### Problem details
Would you restate, exactly as they appear, the lines from the one containing "cad_parts[node].hide_render = cad_parts[node].hide_viewport" through the end of the data below?

◆ ◆ ◆ ◆ ◆

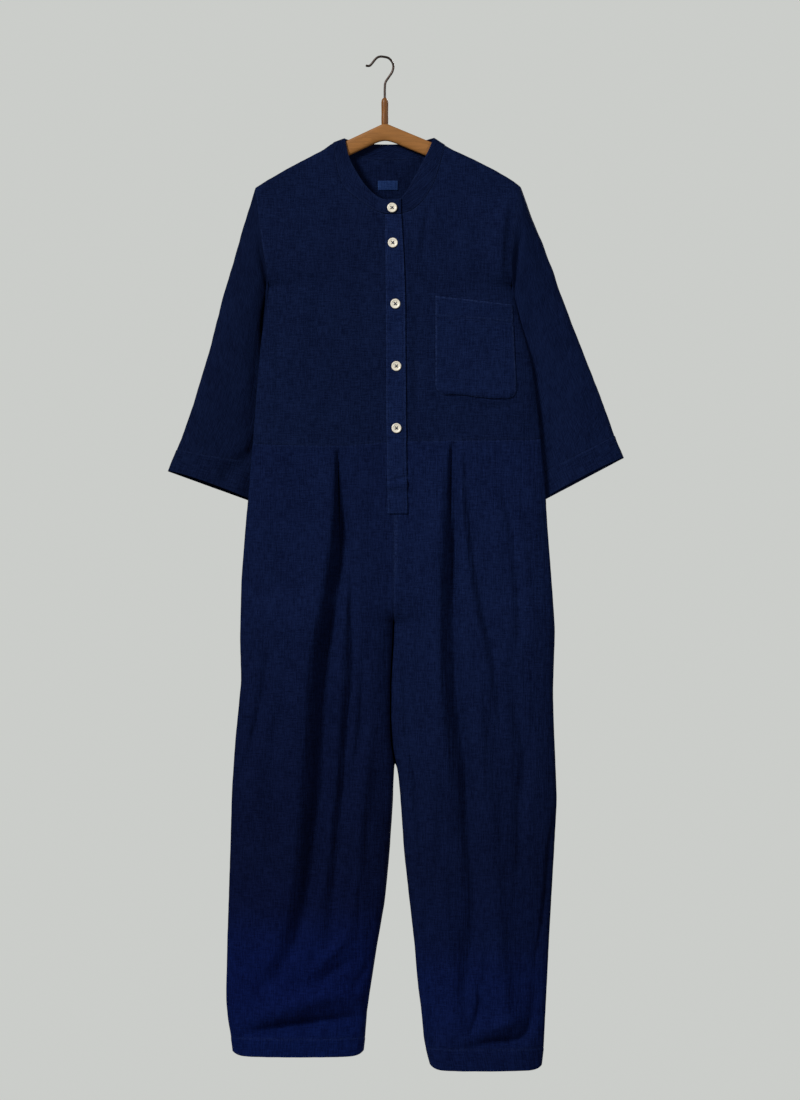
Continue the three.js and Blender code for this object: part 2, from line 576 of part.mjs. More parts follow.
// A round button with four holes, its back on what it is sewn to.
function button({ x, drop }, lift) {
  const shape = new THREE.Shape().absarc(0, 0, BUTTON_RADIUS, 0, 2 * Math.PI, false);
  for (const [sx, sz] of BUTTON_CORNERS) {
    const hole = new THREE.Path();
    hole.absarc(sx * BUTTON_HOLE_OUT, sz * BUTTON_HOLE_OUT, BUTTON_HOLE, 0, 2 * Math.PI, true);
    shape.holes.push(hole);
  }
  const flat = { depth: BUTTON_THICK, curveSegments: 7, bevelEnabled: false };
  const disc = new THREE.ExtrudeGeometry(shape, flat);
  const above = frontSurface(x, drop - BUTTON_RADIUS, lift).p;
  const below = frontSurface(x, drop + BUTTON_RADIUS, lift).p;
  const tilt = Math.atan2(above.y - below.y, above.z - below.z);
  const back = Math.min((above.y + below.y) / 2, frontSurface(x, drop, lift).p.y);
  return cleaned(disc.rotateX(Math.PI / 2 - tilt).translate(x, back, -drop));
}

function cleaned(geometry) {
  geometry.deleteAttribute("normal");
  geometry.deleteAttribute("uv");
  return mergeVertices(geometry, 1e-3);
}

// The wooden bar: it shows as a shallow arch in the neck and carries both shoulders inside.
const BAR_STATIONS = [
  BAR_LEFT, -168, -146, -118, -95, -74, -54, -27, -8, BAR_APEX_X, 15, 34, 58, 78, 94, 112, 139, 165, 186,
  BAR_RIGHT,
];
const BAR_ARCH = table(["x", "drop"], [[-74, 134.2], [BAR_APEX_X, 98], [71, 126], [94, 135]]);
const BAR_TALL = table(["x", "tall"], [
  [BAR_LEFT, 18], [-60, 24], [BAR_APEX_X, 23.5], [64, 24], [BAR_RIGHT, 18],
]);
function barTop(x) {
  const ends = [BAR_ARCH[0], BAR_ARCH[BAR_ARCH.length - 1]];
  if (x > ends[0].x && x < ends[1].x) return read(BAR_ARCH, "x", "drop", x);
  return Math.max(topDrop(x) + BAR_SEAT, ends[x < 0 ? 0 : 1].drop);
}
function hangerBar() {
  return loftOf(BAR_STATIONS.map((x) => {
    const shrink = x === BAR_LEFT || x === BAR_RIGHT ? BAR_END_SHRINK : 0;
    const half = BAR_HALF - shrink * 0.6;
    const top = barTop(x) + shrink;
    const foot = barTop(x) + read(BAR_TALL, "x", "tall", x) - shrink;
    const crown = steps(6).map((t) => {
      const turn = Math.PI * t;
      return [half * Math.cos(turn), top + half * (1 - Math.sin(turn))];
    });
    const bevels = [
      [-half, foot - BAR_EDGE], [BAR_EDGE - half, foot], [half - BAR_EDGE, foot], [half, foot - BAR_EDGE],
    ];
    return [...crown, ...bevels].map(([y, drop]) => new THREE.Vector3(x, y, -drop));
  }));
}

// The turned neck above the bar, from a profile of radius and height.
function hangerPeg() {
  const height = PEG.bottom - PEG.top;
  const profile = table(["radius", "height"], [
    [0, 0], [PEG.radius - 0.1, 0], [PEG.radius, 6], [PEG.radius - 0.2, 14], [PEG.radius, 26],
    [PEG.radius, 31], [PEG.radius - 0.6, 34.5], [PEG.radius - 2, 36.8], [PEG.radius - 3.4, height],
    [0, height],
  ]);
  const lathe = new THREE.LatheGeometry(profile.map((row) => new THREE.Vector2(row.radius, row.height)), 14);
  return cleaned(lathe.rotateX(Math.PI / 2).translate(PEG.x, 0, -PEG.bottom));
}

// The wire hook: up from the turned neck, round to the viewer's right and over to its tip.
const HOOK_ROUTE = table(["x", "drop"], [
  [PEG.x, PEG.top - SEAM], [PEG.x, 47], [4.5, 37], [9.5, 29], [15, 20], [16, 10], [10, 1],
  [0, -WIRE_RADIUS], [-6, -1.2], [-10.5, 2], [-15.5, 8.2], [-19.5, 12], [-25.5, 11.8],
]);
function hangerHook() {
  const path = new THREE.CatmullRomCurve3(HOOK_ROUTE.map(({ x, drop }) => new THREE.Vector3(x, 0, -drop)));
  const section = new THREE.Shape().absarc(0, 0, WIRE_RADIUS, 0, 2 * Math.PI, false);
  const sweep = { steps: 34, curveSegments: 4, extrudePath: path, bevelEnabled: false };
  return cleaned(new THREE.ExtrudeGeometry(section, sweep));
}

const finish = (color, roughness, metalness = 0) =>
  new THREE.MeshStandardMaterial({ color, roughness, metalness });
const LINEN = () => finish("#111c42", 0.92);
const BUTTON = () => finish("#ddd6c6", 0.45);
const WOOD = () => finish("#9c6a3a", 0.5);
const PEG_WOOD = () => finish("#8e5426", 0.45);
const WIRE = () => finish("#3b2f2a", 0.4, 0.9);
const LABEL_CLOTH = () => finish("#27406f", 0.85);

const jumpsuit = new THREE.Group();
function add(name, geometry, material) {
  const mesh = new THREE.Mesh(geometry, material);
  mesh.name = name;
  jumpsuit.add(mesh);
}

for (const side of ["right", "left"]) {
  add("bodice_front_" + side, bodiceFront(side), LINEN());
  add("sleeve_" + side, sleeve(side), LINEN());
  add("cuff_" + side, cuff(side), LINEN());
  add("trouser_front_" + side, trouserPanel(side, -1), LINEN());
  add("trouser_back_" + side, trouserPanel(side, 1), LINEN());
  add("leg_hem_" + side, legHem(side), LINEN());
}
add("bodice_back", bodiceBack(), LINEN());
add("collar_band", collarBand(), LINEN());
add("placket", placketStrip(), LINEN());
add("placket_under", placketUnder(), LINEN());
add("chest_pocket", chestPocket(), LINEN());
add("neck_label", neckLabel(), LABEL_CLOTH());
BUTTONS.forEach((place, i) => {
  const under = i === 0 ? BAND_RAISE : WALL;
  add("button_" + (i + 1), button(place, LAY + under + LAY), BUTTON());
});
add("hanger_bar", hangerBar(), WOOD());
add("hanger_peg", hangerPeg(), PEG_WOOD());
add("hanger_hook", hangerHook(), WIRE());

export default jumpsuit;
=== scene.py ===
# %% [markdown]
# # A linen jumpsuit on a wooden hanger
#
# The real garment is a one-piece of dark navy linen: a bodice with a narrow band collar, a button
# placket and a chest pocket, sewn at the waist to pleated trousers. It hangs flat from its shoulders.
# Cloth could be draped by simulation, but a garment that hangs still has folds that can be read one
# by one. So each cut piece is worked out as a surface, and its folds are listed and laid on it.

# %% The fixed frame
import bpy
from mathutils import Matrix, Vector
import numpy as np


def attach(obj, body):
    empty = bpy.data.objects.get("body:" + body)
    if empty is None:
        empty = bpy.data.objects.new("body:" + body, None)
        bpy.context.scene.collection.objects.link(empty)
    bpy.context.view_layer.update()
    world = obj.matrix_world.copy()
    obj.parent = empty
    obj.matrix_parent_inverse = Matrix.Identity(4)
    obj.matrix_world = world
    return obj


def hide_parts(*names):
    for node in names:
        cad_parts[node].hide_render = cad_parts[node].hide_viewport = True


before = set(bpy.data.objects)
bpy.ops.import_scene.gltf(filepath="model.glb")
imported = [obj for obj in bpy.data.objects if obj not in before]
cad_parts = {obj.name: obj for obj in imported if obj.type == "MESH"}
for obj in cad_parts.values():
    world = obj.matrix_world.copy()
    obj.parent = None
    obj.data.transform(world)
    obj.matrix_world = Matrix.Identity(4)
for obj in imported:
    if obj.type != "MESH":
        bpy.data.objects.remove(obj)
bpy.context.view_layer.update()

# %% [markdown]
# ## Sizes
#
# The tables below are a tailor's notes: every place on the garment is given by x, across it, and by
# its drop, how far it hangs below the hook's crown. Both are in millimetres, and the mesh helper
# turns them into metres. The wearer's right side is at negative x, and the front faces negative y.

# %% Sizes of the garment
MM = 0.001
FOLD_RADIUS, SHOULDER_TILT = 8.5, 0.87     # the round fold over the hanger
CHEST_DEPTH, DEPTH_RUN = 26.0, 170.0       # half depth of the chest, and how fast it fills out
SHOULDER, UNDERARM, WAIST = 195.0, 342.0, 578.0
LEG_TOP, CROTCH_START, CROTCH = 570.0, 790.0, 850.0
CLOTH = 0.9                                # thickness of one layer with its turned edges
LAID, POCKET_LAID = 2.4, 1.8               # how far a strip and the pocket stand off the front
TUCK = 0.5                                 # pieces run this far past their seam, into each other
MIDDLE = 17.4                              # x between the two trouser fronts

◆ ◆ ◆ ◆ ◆

### Answer below
        cad_parts[node].hide_render = cad_parts[node].hide_viewport = True


before = set(bpy.data.objects)
bpy.ops.import_scene.gltf(filepath="model.glb")
imported = [obj for obj in bpy.data.objects if obj not in before]
cad_parts = {obj.name: obj for obj in imported if obj.type == "MESH"}
for obj in cad_parts.values():
    world = obj.matrix_world.copy()
    obj.parent = None
    obj.data.transform(world)
    obj.matrix_world = Matrix.Identity(4)
for obj in imported:
    if obj.type != "MESH":
        bpy.data.objects.remove(obj)
bpy.context.view_layer.update()

# %% [markdown]
# ## Sizes
#
# The tables below are a tailor's notes: every place on the garment is given by x, across it, and by
# its drop, how far it hangs below the hook's crown. Both are in millimetres, and the mesh helper
# turns them into metres. The wearer's right side is at negative x, and the front faces negative y.

# %% Sizes of the garment
MM = 0.001
FOLD_RADIUS, SHOULDER_TILT = 8.5, 0.87     # the round fold over the hanger
CHEST_DEPTH, DEPTH_RUN = 26.0, 170.0       # half depth of the chest, and how fast it fills out
SHOULDER, UNDERARM, WAIST = 195.0, 342.0, 578.0
LEG_TOP, CROTCH_START, CROTCH = 570.0, 790.0, 850.0
CLOTH = 0.9                                # thickness of one layer with its turned edges
LAID, POCKET_LAID = 2.4, 1.8               # how far a strip and the pocket stand off the front
TUCK = 0.5                                 # pieces run this far past their seam, into each other
MIDDLE = 17.4                              # x between the two trouser fronts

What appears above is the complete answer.